## begin

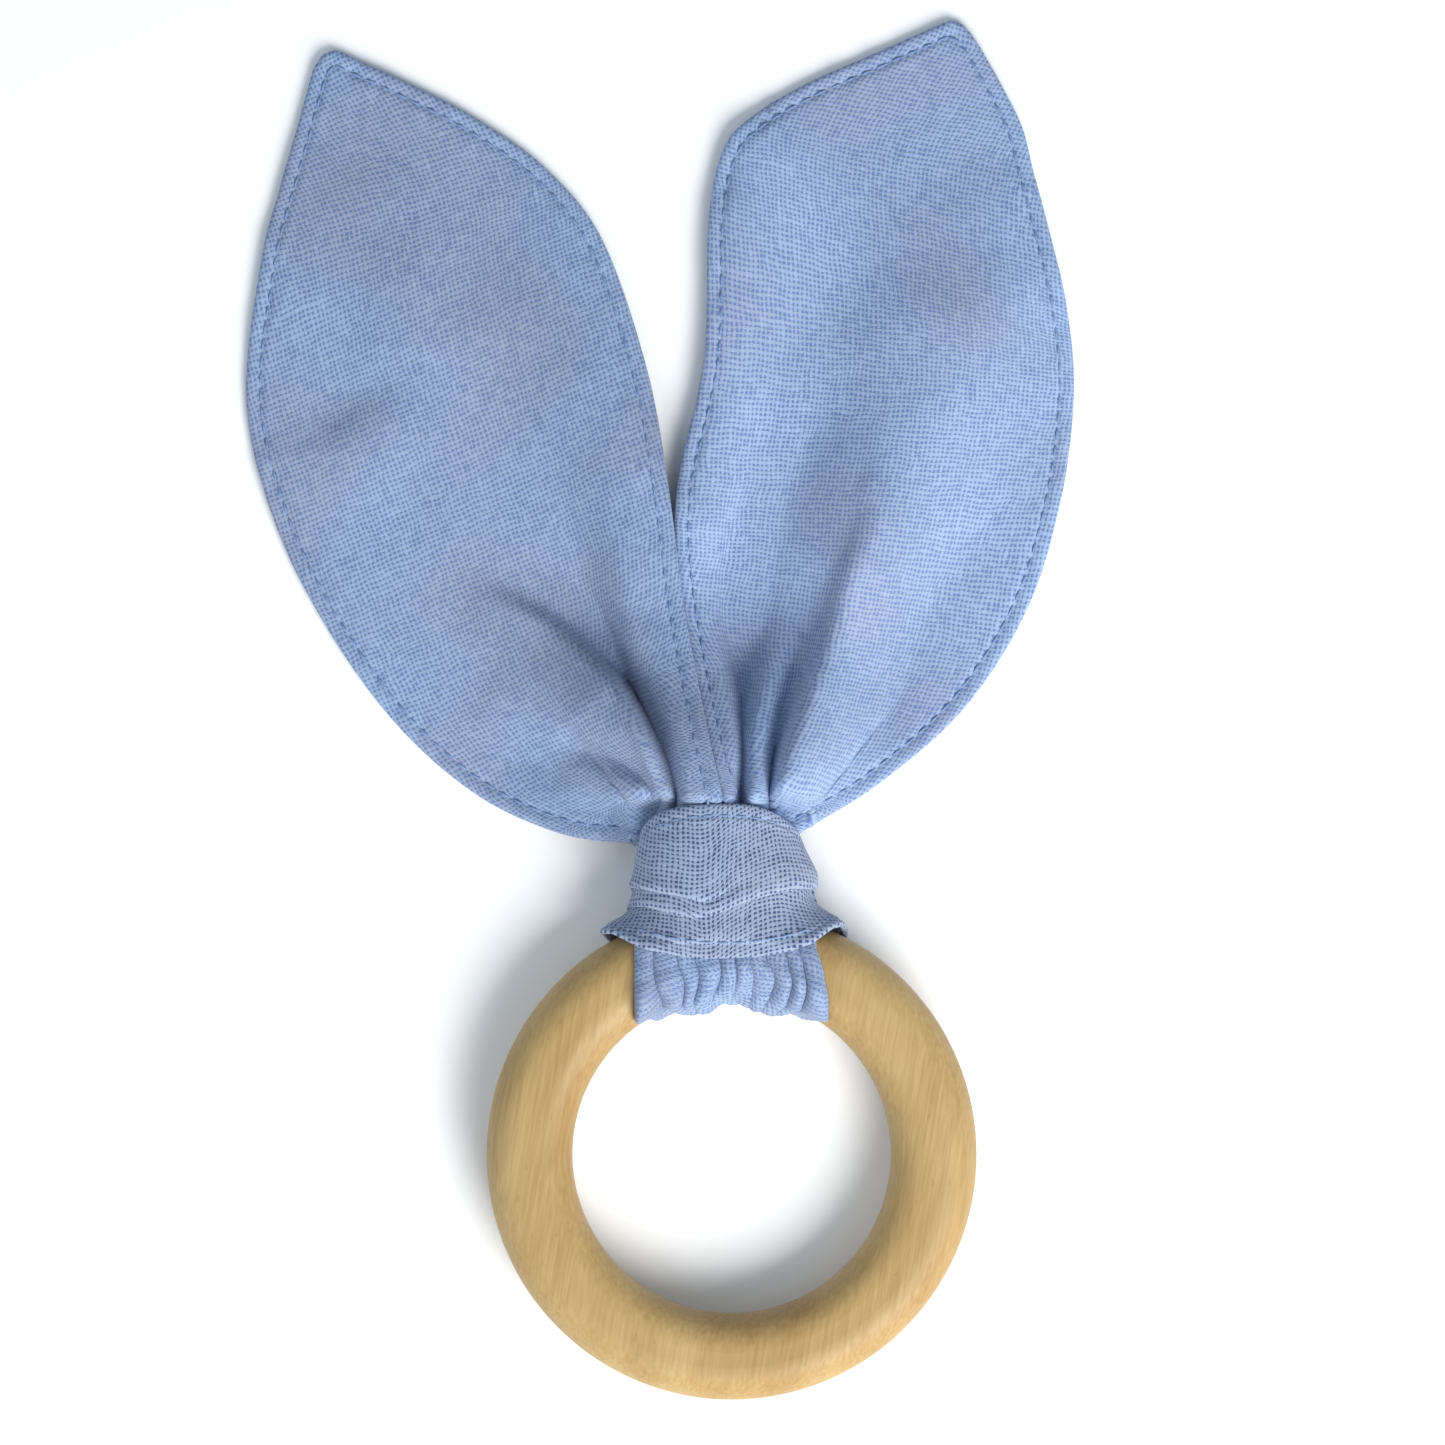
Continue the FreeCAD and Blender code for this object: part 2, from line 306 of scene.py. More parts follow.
def cotton_material(name, pitches, sky, lavender, gap):
    """Plain weave: uneven threads over and under each other, with small gaps between them. Each thread is
    painted darker where it dips under another, as painted shade, and the gaps are painted as the cloth beneath
    in shade.

    The pitches are how far apart the threads are, across the strip and along it.
    """
    material, tree, shader = new_material(name)
    flat = node(tree, "UVMap", uv_map="cloth").outputs["UV"]
    wander = node(tree, "TexNoise", {"Vector": flat, "Scale": 0.25, "Detail": 1.0}).outputs["Color"]
    wander = node(tree, "VectorMath", {0: wander, 1: (0.5, 0.5, 0.5)}, operation="SUBTRACT").outputs[0]
    wander = node(tree, "VectorMath", {0: wander, "Scale": 1.3 * pitches[0]}, operation="SCALE").outputs[0]
    place = node(tree, "VectorMath", {0: flat, 1: wander}, operation="ADD").outputs[0]
    split = node(tree, "SeparateXYZ", {0: place}).outputs
    steps = [calc(tree, "DIVIDE", split[axis], pitches[axis]) for axis in (0, 1)]
    cells = [calc(tree, "FLOOR", step) for step in steps]
    signs = [calc(tree, "COSINE", calc(tree, "MULTIPLY", cell, math.pi)) for cell in cells]
    heights, covers, tones = [], [], []
    for axis in (0, 1):
        other = 1 - axis
        in_cell = calc(tree, "SUBTRACT", calc(tree, "FRACT", steps[axis]), 0.5)
        off = calc(tree, "MULTIPLY", calc(tree, "ABSOLUTE", in_cell), 2.0)
        which = calc(tree, "MULTIPLY", cells[axis], 7.3)
        along = calc(tree, "MULTIPLY", steps[other], 0.3)
        spot = node(tree, "CombineXYZ", {0: which, 1: along, 2: 3.0 + axis}).outputs[0]
        slub = noise(tree, spot, 1.0, 1.0)
        width = calc(tree, "MULTIPLY_ADD", slub, 1.1, 0.13)
        cover = calc(tree, "DIVIDE", calc(tree, "SUBTRACT", width, off), 0.22)
        cover = node(tree, "Clamp", {0: cover}).outputs[0]
        swing = calc(tree, "SINE", calc(tree, "MULTIPLY", steps[other], math.pi))
        swing = calc(tree, "MULTIPLY", calc(tree, "MULTIPLY", swing, signs[axis]), (0.4, -0.4)[axis])
        round_off = calc(tree, "MULTIPLY", calc(tree, "MULTIPLY", off, off), 0.35)
        height = calc(tree, "SUBTRACT", calc(tree, "ADD", swing, 0.75), round_off)
        heights.append(calc(tree, "MULTIPLY", height, cover))
        covers.append(cover)
        tones.append(calc(tree, "MULTIPLY", calc(tree, "MULTIPLY_ADD", slub, 0.5, 0.75), cover))
    height = calc(tree, "MAXIMUM", *heights)
    cover = calc(tree, "MAXIMUM", *covers)
    hue = calc(tree, "MULTIPLY_ADD", noise(tree, flat, 0.03, 1.0), 2.2, -0.6)
    hue = node(tree, "Clamp", {0: hue}).outputs[0]
    thread = blend_colour(tree, hue, sky, lavender)
    tone = calc(tree, "MAXIMUM", *tones)
    # Painted shade: each thread is darker where it dips low under a crossing thread, times the thread's own
    # uneven tone.
    dip_shade_and_tone = calc(tree, "MULTIPLY", calc(tree, "MULTIPLY_ADD", height, 0.45, 0.55), tone)
    shade = node(tree, "CombineColor", {0: dip_shade_and_tone, 1: dip_shade_and_tone, 2: dip_shade_and_tone}).outputs[0]
    mix = {"Fac": 0.6, "Color1": thread, "Color2": shade}
    thread = node(tree, "MixRGB", mix, blend_type="MULTIPLY").outputs[0]
    # Painted shade: where no thread covers, the gap colour paints the cloth beneath in shade.
    colour = blend_colour(tree, cover, gap, thread)
    finish_shader(tree, shader, colour, height, 0.12, 0.5, 0.9)
    shader.inputs["Sheen Weight"].default_value = 0.15
    shader.inputs["Sheen Roughness"].default_value = 0.6
    shader.inputs["Specular IOR Level"].default_value = 0.15
    return material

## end

Exactly reproduce every line of the data above.

Output below
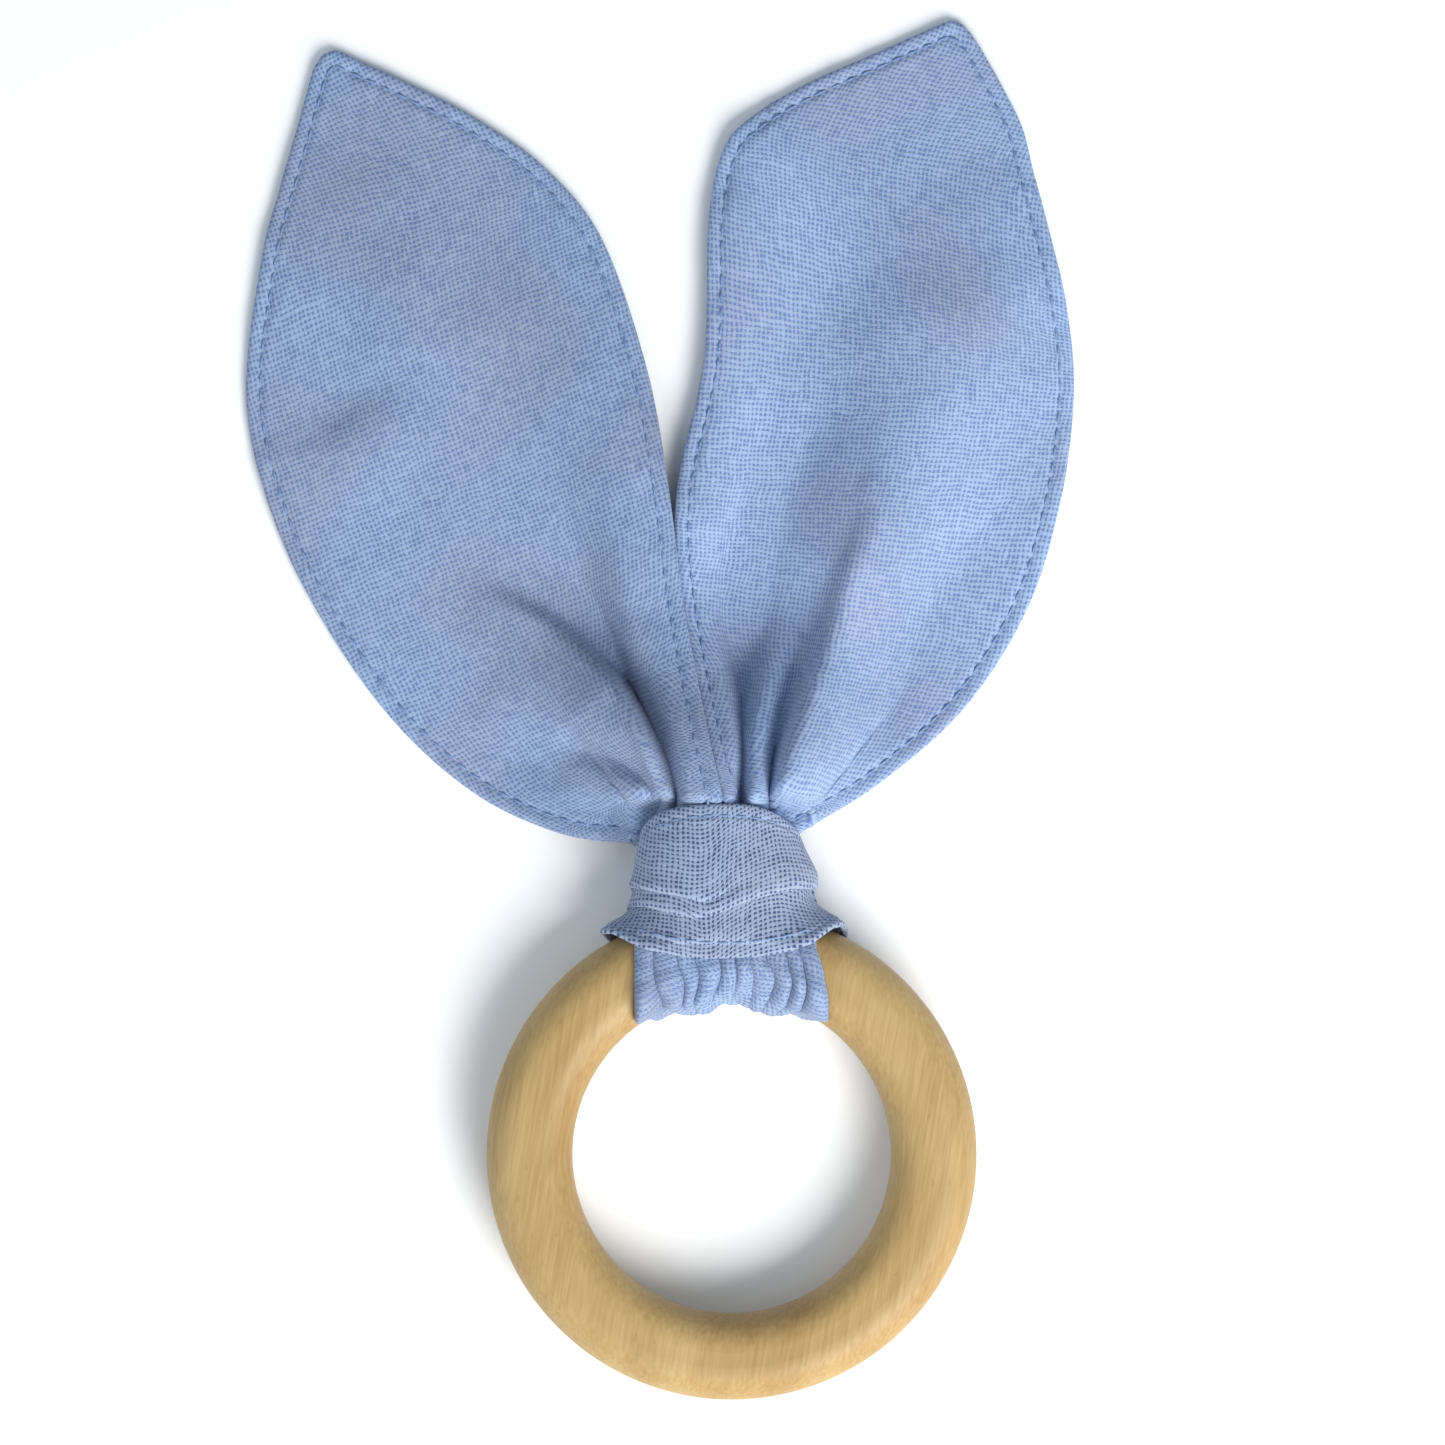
Continue the FreeCAD and Blender code for this object: part 2, from line 306 of scene.py. More parts follow.
def cotton_material(name, pitches, sky, lavender, gap):
    """Plain weave: uneven threads over and under each other, with small gaps between them. Each thread is
    painted darker where it dips under another, as painted shade, and the gaps are painted as the cloth beneath
    in shade.

    The pitches are how far apart the threads are, across the strip and along it.
    """
    material, tree, shader = new_material(name)
    flat = node(tree, "UVMap", uv_map="cloth").outputs["UV"]
    wander = node(tree, "TexNoise", {"Vector": flat, "Scale": 0.25, "Detail": 1.0}).outputs["Color"]
    wander = node(tree, "VectorMath", {0: wander, 1: (0.5, 0.5, 0.5)}, operation="SUBTRACT").outputs[0]
    wander = node(tree, "VectorMath", {0: wander, "Scale": 1.3 * pitches[0]}, operation="SCALE").outputs[0]
    place = node(tree, "VectorMath", {0: flat, 1: wander}, operation="ADD").outputs[0]
    split = node(tree, "SeparateXYZ", {0: place}).outputs
    steps = [calc(tree, "DIVIDE", split[axis], pitches[axis]) for axis in (0, 1)]
    cells = [calc(tree, "FLOOR", step) for step in steps]
    signs = [calc(tree, "COSINE", calc(tree, "MULTIPLY", cell, math.pi)) for cell in cells]
    heights, covers, tones = [], [], []
    for axis in (0, 1):
        other = 1 - axis
        in_cell = calc(tree, "SUBTRACT", calc(tree, "FRACT", steps[axis]), 0.5)
        off = calc(tree, "MULTIPLY", calc(tree, "ABSOLUTE", in_cell), 2.0)
        which = calc(tree, "MULTIPLY", cells[axis], 7.3)
        along = calc(tree, "MULTIPLY", steps[other], 0.3)
        spot = node(tree, "CombineXYZ", {0: which, 1: along, 2: 3.0 + axis}).outputs[0]
        slub = noise(tree, spot, 1.0, 1.0)
        width = calc(tree, "MULTIPLY_ADD", slub, 1.1, 0.13)
        cover = calc(tree, "DIVIDE", calc(tree, "SUBTRACT", width, off), 0.22)
        cover = node(tree, "Clamp", {0: cover}).outputs[0]
        swing = calc(tree, "SINE", calc(tree, "MULTIPLY", steps[other], math.pi))
        swing = calc(tree, "MULTIPLY", calc(tree, "MULTIPLY", swing, signs[axis]), (0.4, -0.4)[axis])
        round_off = calc(tree, "MULTIPLY", calc(tree, "MULTIPLY", off, off), 0.35)
        height = calc(tree, "SUBTRACT", calc(tree, "ADD", swing, 0.75), round_off)
        heights.append(calc(tree, "MULTIPLY", height, cover))
        covers.append(cover)
        tones.append(calc(tree, "MULTIPLY", calc(tree, "MULTIPLY_ADD", slub, 0.5, 0.75), cover))
    height = calc(tree, "MAXIMUM", *heights)
    cover = calc(tree, "MAXIMUM", *covers)
    hue = calc(tree, "MULTIPLY_ADD", noise(tree, flat, 0.03, 1.0), 2.2, -0.6)
    hue = node(tree, "Clamp", {0: hue}).outputs[0]
    thread = blend_colour(tree, hue, sky, lavender)
    tone = calc(tree, "MAXIMUM", *tones)
    # Painted shade: each thread is darker where it dips low under a crossing thread, times the thread's own
    # uneven tone.
    dip_shade_and_tone = calc(tree, "MULTIPLY", calc(tree, "MULTIPLY_ADD", height, 0.45, 0.55), tone)
    shade = node(tree, "CombineColor", {0: dip_shade_and_tone, 1: dip_shade_and_tone, 2: dip_shade_and_tone}).outputs[0]
    mix = {"Fac": 0.6, "Color1": thread, "Color2": shade}
    thread = node(tree, "MixRGB", mix, blend_type="MULTIPLY").outputs[0]
    # Painted shade: where no thread covers, the gap colour paints the cloth beneath in shade.
    colour = blend_colour(tree, cover, gap, thread)
    finish_shader(tree, shader, colour, height, 0.12, 0.5, 0.9)
    shader.inputs["Sheen Weight"].default_value = 0.15
    shader.inputs["Sheen Roughness"].default_value = 0.6
    shader.inputs["Specular IOR Level"].default_value = 0.15
    return material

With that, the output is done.